Курт отводит взгляд от Эрвина в сторону рыжего партийца, хитрые глаза которого уже приготовили Эрвину засаду. Этот умеет планировать уловки. «Положись на меня», словно говорят его глаза Курту. И Курт опускает голову. «Сейчас запрещено мне колебаться вместе с Эрвином». Но тут же глаза возвращаются к рыжему ловкачу, и без всяких колебаний в душе возникает мысль: «Кто, по сути, представляет здесь партию, он или я?» Он поворачивается к Эрвину, покачивая под столом ногу.

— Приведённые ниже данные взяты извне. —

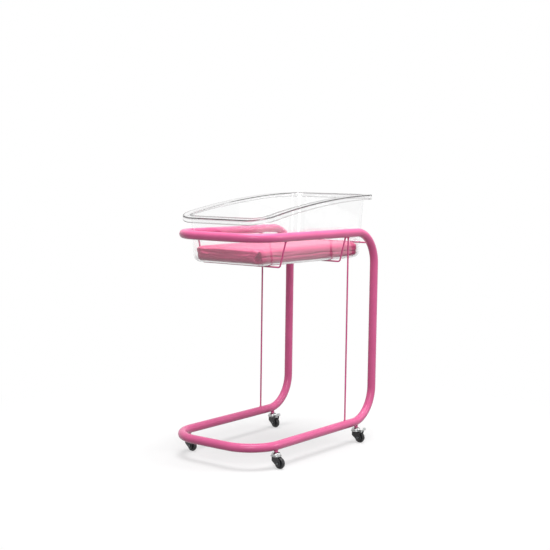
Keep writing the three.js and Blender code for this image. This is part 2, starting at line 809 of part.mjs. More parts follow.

– Целая страна, – говорит Эрвин, – всеми своим партиями, вырывается из областей разума и нравственности к власти силы и животных страстей, к безумию масс, к дикому подстрекательству и ничем не сдерживаемой лжи, к бунту и убийствам, к рукоплесканиям народа, открыто радующегося возвращению к звериным законам. Во имя идеи дозволено развязывание всех низменных инстинктов. Политическое убийство оказывается священнодействием. Товарищи, на последних выборах президента государства более тринадцати миллионов немцев проголосовало за Гитлера, а вовсе не за его политическую программу. Нет у него никакой сформулированной программы. Это просто дикая смесь осколков всяких политических программ и мировоззрений, уловок и манипуляций. Мы радуемся миллиону голосов, отданному за коммунистов на выборах. Судьбу нашу больше не решат выборы. Национал-социализм – это прямое, открытое, нагое, наглое обращение к свинскому началу в человеке!..

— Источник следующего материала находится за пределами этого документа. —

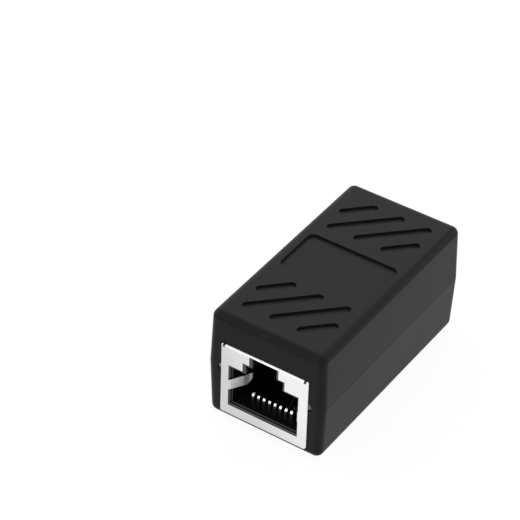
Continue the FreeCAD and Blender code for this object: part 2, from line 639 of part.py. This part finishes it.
def build_contact(name, end, number):
    """Flat spring wire: tail, lower run, front bend and sloping free end."""
    body = new_body(name, end)
    tail = tail_y(number)
    x = contact_x(number)
    sk = rectangle(new_sketch(body, "section", "XY_Plane", TAIL_TOP), f"{x} - wire_width/2",
                   f"{tail} - wire_thick/2", f"{x} + wire_width/2", f"{tail} + wire_thick/2")
    spine = new_sketch(body, "spine", "YZ_Plane", x)
    bent_path(spine, [(tail, TAIL_TOP), (tail, WIRE_Z), ("nose_depth", WIRE_Z),
                      ("nose_depth + 0.1", f"{WIRE_Z} + nose_rise"), ("tip_depth", TIP_Z)], "wire_bend", square=(0,))
    wire = body.newObject("PartDesign::AdditivePipe", "wire")
    wire.Profile = sk
    wire.Spine = spine
    wire.Transition = "Right corner"
    doc.recompute()
    return body


# ---------------------------------------------------------------- circuit board and solder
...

«Боже! Эрвина повторяет нравоучения моего отца, которые он читал мне все годы моего детства и юности. Может быть, я рассказал ему, что отец всегда цедил: человек – двуногая свинья... По отцу, жизнь вообще скроена из грубого материала. Человек ковыряется в ней, как мусорных баках, в поисках пищи и удовольствий. Но и мы... как говорит наш поэт: первым делом, – воевать во имя морали».

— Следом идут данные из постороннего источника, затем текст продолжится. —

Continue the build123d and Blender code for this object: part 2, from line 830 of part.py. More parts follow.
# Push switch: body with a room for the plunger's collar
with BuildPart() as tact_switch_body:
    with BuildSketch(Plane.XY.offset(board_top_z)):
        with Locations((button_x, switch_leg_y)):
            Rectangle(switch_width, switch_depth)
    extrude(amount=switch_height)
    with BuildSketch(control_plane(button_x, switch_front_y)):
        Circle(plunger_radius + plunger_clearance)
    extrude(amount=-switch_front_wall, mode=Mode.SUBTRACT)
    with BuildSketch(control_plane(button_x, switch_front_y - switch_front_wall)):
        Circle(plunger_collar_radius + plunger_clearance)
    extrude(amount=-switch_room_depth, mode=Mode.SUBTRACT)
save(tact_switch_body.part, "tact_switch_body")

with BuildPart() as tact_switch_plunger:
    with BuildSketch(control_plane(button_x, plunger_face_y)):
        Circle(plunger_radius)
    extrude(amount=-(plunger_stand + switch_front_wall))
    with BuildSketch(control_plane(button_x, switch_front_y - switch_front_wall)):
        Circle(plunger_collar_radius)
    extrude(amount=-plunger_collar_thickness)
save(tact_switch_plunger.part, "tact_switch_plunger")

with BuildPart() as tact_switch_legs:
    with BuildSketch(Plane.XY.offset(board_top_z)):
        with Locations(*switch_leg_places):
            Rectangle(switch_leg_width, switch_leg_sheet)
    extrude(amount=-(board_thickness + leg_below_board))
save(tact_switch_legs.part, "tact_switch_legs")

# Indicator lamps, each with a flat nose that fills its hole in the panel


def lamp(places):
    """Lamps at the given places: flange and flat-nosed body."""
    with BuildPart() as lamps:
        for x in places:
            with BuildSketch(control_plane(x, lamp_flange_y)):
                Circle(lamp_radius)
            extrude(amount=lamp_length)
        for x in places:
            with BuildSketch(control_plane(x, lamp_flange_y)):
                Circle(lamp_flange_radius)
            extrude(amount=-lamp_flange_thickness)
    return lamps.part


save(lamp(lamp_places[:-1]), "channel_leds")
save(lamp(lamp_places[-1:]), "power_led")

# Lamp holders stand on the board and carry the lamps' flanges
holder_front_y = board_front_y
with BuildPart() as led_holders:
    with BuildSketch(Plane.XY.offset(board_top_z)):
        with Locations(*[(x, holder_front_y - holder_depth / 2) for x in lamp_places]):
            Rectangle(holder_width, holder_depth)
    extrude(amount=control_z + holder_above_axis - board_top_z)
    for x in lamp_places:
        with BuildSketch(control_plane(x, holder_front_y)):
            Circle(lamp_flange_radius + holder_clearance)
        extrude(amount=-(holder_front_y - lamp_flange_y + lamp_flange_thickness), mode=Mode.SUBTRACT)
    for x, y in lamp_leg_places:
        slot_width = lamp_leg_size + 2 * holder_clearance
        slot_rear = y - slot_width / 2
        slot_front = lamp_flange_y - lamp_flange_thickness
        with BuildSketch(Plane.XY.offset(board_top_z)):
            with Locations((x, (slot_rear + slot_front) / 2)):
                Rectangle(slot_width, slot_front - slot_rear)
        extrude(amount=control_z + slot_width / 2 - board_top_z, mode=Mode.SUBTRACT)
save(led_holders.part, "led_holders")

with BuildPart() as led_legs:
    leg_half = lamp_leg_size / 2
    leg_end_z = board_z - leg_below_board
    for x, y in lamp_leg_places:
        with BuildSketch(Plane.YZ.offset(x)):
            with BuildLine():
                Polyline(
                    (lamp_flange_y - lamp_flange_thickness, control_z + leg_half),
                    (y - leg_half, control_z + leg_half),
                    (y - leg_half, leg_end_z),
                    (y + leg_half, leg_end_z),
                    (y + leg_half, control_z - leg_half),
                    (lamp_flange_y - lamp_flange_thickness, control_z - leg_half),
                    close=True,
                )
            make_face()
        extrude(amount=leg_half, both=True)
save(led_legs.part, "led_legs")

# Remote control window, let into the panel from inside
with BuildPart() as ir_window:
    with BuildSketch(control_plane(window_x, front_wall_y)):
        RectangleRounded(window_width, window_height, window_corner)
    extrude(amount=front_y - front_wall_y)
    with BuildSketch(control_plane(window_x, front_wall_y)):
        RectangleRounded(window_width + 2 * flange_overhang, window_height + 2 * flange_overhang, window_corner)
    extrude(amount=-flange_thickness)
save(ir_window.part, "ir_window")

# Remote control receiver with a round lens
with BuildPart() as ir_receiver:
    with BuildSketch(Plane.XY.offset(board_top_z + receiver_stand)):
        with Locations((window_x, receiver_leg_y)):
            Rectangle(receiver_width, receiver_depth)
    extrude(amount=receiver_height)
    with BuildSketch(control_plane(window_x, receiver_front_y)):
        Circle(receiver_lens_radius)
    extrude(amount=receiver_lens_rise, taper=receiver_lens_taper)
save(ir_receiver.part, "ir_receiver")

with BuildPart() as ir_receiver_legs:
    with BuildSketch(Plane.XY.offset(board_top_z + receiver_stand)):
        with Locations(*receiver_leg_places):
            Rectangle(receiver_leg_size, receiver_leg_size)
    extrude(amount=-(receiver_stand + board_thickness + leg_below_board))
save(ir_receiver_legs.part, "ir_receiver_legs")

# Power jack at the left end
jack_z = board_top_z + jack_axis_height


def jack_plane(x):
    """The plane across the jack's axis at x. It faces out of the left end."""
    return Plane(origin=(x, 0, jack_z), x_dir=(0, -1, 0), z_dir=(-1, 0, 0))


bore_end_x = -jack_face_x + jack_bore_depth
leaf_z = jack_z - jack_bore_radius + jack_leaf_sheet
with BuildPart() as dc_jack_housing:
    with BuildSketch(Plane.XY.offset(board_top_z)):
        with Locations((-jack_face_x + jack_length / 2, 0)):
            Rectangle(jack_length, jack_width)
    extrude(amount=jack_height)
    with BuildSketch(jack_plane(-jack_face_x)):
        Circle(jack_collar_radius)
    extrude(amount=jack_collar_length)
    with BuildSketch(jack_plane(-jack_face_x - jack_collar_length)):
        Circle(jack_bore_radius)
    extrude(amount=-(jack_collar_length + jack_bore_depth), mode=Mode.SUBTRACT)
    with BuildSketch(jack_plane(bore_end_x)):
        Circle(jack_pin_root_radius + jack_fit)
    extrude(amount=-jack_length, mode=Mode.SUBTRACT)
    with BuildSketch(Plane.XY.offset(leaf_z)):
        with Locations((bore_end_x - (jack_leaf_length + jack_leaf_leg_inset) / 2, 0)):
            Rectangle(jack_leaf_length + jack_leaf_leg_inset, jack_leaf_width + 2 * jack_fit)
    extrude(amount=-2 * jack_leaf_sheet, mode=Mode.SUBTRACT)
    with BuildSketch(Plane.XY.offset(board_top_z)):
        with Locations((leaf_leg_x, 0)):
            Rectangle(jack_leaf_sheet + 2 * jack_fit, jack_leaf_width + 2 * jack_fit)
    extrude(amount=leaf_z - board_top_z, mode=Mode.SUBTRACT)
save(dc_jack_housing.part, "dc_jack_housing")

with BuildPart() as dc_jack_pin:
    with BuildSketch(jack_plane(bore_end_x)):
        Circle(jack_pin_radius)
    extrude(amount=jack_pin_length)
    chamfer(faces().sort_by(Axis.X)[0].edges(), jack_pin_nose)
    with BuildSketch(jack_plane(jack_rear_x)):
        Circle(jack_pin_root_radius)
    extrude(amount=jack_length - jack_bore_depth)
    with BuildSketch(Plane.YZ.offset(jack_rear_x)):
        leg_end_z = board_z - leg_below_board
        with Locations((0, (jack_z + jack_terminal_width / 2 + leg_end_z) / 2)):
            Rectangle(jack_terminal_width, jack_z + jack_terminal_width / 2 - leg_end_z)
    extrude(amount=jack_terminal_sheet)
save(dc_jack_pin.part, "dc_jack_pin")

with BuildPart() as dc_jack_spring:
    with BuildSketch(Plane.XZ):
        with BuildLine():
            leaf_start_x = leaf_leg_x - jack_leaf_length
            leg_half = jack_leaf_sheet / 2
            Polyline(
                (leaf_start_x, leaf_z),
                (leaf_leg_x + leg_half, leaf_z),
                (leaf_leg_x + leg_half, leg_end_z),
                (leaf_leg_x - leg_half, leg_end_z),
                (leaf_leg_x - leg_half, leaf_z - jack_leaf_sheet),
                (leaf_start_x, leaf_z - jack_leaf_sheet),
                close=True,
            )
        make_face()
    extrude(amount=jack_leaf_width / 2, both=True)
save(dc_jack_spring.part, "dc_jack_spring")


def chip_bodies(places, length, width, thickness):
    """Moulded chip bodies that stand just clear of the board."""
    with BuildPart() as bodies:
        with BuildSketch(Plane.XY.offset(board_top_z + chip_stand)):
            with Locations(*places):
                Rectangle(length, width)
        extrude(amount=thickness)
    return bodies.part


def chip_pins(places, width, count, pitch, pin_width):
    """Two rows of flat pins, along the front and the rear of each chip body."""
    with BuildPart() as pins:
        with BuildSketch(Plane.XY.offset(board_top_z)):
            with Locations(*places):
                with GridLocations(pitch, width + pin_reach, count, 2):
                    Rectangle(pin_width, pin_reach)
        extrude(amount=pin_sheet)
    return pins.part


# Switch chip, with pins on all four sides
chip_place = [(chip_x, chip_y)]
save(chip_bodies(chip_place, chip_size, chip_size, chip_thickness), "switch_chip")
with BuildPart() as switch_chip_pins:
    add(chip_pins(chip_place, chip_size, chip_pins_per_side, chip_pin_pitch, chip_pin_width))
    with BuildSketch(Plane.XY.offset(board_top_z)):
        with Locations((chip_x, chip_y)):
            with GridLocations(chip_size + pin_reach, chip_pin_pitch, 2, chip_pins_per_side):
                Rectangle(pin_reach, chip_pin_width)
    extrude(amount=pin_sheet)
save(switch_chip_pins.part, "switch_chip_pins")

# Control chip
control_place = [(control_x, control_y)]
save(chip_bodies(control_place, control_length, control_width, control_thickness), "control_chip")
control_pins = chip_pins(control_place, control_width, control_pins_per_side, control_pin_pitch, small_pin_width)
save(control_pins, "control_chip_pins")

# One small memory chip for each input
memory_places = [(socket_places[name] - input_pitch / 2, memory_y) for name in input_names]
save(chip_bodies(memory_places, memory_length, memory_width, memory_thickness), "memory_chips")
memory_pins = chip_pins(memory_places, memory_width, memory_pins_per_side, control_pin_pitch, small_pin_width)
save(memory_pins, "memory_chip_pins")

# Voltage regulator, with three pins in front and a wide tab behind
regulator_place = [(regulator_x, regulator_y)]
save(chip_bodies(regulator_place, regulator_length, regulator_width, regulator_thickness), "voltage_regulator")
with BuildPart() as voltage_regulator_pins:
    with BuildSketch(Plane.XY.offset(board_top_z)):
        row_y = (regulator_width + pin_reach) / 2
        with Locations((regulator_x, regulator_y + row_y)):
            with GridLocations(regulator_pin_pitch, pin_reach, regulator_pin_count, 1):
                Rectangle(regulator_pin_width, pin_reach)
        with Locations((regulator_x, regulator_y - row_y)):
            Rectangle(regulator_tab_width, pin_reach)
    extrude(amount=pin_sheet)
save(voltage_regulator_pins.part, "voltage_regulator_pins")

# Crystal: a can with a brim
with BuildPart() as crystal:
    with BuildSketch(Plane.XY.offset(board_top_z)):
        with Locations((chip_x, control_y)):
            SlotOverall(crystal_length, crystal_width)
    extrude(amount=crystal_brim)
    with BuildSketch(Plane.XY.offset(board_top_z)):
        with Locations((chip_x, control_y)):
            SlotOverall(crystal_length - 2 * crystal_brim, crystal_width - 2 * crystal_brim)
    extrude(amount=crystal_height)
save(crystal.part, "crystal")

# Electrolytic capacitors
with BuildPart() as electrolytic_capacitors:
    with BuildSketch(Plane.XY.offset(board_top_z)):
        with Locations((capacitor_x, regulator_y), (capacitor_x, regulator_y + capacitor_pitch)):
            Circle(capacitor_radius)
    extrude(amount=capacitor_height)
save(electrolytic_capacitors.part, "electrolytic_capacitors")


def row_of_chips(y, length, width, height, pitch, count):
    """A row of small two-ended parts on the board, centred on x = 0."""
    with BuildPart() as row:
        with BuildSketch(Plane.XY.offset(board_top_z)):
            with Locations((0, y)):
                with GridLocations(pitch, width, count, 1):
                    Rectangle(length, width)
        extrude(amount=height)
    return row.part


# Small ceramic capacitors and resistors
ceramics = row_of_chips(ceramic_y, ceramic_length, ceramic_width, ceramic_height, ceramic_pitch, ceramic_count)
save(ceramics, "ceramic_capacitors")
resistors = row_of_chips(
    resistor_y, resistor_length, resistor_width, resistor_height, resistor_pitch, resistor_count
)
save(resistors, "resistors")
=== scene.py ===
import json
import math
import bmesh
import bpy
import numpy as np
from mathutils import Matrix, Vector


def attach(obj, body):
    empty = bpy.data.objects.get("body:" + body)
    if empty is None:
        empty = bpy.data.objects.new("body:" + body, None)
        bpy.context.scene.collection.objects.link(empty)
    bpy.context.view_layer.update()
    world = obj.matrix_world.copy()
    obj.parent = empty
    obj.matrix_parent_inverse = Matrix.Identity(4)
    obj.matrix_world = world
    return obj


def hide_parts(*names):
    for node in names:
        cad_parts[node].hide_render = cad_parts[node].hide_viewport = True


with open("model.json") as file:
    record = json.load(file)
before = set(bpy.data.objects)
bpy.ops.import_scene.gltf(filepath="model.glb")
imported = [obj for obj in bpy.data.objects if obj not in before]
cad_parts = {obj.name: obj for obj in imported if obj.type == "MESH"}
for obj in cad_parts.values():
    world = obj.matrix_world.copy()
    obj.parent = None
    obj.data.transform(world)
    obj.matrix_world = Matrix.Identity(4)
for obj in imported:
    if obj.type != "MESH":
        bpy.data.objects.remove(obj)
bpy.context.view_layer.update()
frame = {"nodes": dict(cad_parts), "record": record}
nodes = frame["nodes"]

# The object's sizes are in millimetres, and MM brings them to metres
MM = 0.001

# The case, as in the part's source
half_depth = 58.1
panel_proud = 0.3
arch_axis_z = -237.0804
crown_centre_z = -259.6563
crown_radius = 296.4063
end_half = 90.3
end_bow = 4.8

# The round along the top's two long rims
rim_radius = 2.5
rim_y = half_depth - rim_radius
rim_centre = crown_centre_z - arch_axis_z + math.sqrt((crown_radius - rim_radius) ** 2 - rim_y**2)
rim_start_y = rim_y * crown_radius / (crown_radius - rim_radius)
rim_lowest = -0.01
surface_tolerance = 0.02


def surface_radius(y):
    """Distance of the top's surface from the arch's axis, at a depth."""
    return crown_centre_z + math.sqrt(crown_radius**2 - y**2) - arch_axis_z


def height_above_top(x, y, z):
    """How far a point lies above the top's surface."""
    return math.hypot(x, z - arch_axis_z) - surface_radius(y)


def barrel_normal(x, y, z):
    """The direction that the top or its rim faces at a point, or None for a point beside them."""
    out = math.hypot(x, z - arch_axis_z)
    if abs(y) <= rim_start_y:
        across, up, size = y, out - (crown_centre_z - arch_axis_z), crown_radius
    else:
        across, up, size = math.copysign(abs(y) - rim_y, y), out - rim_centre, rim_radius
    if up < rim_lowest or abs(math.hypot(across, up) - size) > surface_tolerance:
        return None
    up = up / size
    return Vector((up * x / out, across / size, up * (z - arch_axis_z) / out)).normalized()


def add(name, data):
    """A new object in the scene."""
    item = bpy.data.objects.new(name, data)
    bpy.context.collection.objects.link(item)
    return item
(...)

– Тринадцать миллионов немцев поддержали Гитлера, – говорит Эрвин в ставшее мертвенно бледным, лицо Курта. – Он обратились к свинскому началу в себе. Это на два миллиона больше, чем на предыдущих выборах, нацизм углубил свои корни в нас. Его больше не победить в политической войне. Товарищи, наш век своим духом отвернулся от всех понятий морали и разума. Нацисты – дети, воспитанные этим столетием. И все мы приложили к этому свою руку. У них, как и у нас, завершился период человеческой цивилизации. Есть ли сила, которая сможет им противостоять?

«Эрих Бенедикт Фидельман!» – Курт видит перед собой уродливое лицо служки церкви Петра. «Десять заповедей Эрвин выучил у Фидельмана. Над странным Бенедиктом посмеивались все, и только Эрвин по-настоящему его любил. Он приводил меня к нему, пытаясь подружить с ним. Но меня Фидельман не любил. Этот служка обладал шестым чувством в отношении людей. Смотрел на меня и говорил: «Мальчик, ты не умеешь ни смеяться, ни плакать». Эрвин приходил мне на помощь: он умница, у него трезвый ум. А служка отвечал: «Ум? Ум есть и у крыс, но сердца у них нет. Не ум отличает человека от пресмыкающегося, а – сердце...» Отец издевался над церковью и проповедниками. Эрвин привнес в коммунистическую партию принципы христианской морали».